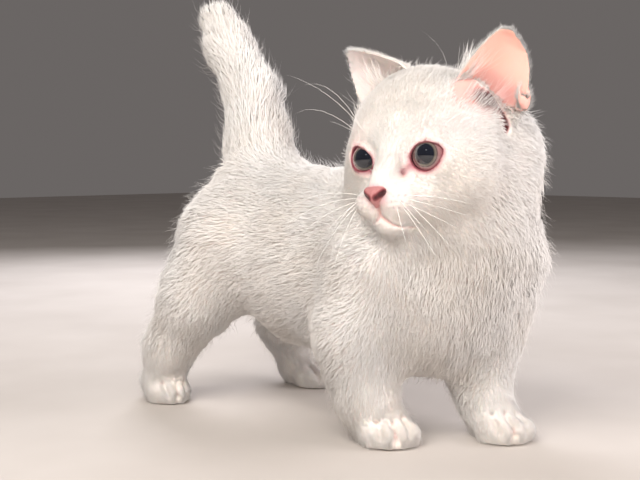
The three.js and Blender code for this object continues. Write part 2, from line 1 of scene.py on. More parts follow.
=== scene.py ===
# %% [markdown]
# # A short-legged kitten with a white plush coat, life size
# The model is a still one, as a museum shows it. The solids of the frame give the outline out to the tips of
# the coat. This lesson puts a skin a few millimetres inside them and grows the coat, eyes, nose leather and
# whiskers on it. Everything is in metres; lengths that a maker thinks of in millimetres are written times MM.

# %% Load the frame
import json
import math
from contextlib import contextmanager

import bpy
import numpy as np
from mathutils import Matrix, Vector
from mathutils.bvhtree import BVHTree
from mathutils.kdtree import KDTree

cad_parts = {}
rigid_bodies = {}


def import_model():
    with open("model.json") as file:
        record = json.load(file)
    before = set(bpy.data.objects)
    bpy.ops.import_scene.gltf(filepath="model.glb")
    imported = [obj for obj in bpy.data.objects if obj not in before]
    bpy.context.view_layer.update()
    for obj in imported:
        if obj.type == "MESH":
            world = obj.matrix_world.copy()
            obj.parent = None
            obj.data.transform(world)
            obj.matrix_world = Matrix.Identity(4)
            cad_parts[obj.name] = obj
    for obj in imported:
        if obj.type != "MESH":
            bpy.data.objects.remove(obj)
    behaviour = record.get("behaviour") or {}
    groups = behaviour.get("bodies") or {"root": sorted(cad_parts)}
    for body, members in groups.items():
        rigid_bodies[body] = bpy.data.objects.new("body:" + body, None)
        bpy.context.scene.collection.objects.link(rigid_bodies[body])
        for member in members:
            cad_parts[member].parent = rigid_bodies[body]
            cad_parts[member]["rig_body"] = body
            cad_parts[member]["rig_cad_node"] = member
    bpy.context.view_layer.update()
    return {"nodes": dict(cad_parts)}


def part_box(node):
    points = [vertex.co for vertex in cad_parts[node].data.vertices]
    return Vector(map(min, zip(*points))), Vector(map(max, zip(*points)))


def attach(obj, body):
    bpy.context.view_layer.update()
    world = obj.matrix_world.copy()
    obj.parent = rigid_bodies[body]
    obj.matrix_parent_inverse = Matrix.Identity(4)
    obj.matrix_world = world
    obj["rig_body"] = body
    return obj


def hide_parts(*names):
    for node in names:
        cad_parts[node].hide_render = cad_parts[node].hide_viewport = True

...

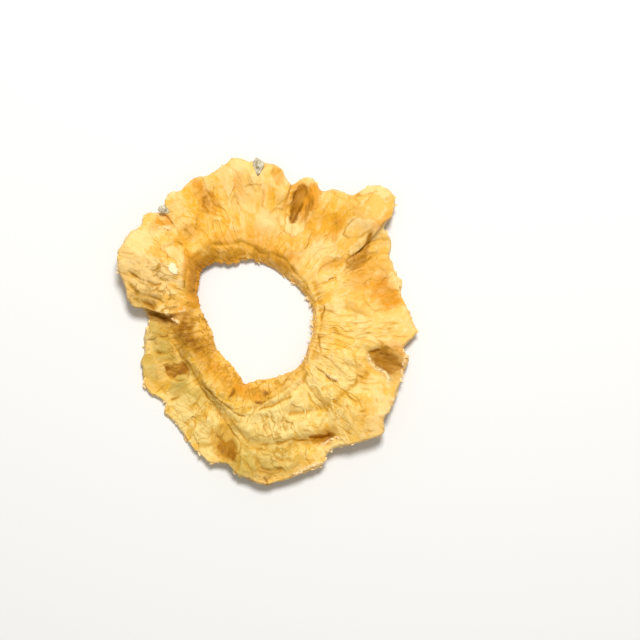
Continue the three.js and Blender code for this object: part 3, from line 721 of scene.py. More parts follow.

* * *

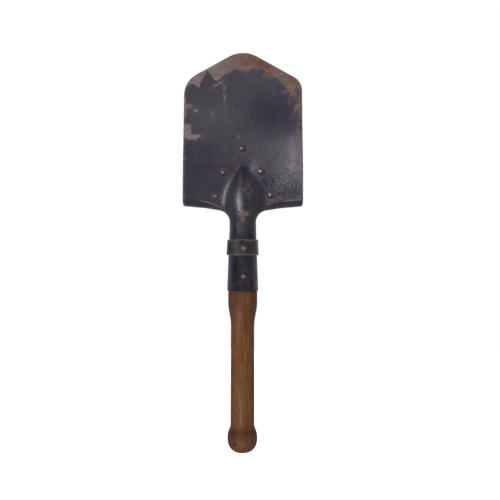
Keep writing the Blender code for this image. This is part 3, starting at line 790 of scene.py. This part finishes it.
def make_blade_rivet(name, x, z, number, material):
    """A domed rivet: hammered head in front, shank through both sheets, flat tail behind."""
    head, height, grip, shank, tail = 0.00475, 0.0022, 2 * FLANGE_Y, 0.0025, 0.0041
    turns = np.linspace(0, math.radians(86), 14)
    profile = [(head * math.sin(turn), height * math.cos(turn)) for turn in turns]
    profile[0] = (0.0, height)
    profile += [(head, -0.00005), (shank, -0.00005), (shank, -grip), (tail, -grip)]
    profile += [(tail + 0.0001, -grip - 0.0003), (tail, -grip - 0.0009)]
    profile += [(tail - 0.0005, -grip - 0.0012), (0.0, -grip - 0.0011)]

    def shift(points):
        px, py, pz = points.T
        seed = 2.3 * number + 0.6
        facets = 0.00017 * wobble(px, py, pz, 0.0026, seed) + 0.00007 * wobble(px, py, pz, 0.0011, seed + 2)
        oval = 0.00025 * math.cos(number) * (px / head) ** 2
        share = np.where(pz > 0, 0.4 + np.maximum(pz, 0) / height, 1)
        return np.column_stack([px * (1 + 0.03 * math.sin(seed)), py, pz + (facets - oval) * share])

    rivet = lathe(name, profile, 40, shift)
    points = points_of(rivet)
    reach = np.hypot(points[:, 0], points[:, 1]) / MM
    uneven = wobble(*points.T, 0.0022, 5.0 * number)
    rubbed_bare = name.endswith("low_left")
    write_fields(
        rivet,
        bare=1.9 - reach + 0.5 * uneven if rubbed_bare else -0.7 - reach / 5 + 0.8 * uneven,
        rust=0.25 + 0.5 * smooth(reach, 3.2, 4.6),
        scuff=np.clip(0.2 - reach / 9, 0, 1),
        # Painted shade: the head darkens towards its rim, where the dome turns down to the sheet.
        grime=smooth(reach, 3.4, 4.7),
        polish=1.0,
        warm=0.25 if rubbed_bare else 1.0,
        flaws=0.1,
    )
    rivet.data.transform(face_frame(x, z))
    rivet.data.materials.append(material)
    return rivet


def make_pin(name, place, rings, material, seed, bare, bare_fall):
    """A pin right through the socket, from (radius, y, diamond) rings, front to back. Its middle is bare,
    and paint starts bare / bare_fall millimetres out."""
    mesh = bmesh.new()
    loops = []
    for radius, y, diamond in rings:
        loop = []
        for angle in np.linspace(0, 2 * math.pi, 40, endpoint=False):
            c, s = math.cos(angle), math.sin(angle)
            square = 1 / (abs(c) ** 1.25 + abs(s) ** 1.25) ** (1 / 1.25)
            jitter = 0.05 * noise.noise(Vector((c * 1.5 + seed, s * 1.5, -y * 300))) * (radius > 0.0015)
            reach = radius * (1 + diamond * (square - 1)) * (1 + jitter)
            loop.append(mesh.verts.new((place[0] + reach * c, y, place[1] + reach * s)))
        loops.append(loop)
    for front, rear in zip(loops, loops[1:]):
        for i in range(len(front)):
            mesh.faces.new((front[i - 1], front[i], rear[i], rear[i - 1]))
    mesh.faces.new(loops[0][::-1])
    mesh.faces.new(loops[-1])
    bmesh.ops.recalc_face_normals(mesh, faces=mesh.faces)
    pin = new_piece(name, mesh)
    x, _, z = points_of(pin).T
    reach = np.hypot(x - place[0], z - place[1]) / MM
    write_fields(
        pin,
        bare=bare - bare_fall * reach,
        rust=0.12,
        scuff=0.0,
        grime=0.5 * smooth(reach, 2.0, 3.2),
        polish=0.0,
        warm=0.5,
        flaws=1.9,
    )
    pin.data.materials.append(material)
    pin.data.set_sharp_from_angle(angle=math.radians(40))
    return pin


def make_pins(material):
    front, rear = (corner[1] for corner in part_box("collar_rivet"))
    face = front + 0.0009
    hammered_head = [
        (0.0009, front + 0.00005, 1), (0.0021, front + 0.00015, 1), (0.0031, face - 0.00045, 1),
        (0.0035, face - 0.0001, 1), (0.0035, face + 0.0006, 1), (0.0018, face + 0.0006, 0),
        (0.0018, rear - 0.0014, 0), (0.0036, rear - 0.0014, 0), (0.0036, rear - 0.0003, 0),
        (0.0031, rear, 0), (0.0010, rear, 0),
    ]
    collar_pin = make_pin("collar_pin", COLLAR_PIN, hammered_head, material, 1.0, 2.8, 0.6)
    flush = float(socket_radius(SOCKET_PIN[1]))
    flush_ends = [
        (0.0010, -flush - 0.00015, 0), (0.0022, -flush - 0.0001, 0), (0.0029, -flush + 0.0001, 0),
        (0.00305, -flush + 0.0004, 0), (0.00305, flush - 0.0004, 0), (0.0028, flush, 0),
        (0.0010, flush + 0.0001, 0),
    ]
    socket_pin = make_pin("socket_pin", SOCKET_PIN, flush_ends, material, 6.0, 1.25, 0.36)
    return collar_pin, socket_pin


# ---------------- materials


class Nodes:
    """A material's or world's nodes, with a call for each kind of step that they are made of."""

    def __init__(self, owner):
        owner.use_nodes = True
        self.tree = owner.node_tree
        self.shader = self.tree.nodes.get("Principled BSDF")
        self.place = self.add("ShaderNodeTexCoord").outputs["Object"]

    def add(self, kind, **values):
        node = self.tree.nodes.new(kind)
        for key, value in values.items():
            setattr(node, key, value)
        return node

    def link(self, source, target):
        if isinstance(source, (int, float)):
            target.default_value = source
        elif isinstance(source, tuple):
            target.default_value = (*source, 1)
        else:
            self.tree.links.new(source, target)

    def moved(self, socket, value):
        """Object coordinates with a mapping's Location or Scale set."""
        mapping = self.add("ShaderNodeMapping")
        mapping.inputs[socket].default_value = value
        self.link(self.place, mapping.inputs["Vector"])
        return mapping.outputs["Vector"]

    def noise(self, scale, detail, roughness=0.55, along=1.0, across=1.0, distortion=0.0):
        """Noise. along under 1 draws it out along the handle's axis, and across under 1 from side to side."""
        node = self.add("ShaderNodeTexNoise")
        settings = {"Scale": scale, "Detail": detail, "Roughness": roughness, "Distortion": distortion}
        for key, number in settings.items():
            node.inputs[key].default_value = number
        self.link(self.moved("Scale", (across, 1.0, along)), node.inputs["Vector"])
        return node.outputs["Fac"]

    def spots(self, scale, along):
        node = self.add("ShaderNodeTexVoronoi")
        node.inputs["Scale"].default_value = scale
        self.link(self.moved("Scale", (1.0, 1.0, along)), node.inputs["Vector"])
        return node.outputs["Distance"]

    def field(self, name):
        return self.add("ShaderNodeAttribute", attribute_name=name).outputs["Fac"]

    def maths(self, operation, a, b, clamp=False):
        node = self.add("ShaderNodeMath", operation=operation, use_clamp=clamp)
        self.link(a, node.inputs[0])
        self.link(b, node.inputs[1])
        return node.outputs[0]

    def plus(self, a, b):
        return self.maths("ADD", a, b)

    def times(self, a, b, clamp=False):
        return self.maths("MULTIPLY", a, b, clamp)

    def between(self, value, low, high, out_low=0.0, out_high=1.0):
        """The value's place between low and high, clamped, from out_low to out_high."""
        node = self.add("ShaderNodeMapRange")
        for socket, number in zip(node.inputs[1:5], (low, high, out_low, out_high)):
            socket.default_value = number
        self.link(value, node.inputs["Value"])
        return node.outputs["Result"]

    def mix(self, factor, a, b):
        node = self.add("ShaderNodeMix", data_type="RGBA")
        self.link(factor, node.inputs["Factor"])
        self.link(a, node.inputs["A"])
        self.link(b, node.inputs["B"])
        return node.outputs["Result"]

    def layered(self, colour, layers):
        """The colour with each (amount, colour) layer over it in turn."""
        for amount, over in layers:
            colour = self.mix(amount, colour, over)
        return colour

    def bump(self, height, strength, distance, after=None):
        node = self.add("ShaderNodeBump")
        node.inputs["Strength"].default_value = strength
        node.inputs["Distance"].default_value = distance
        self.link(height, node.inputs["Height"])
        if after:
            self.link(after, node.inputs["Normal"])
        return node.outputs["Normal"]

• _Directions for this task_
Provide an exact reproduction of only those lines that start at the line containing "The three.js and Blender code for this object continues." and end at the line containing "imported = [obj", inclusive.

• _Exercise result_
The three.js and Blender code for this object continues. Write part 2, from line 1 of scene.py on. More parts follow.
=== scene.py ===
# %% [markdown]
# # A short-legged kitten with a white plush coat, life size
# The model is a still one, as a museum shows it. The solids of the frame give the outline out to the tips of
# the coat. This lesson puts a skin a few millimetres inside them and grows the coat, eyes, nose leather and
# whiskers on it. Everything is in metres; lengths that a maker thinks of in millimetres are written times MM.

# %% Load the frame
import json
import math
from contextlib import contextmanager

import bpy
import numpy as np
from mathutils import Matrix, Vector
from mathutils.bvhtree import BVHTree
from mathutils.kdtree import KDTree

cad_parts = {}
rigid_bodies = {}


def import_model():
    with open("model.json") as file:
        record = json.load(file)
    before = set(bpy.data.objects)
    bpy.ops.import_scene.gltf(filepath="model.glb")
    imported = [obj for obj in bpy.data.objects if obj not in before]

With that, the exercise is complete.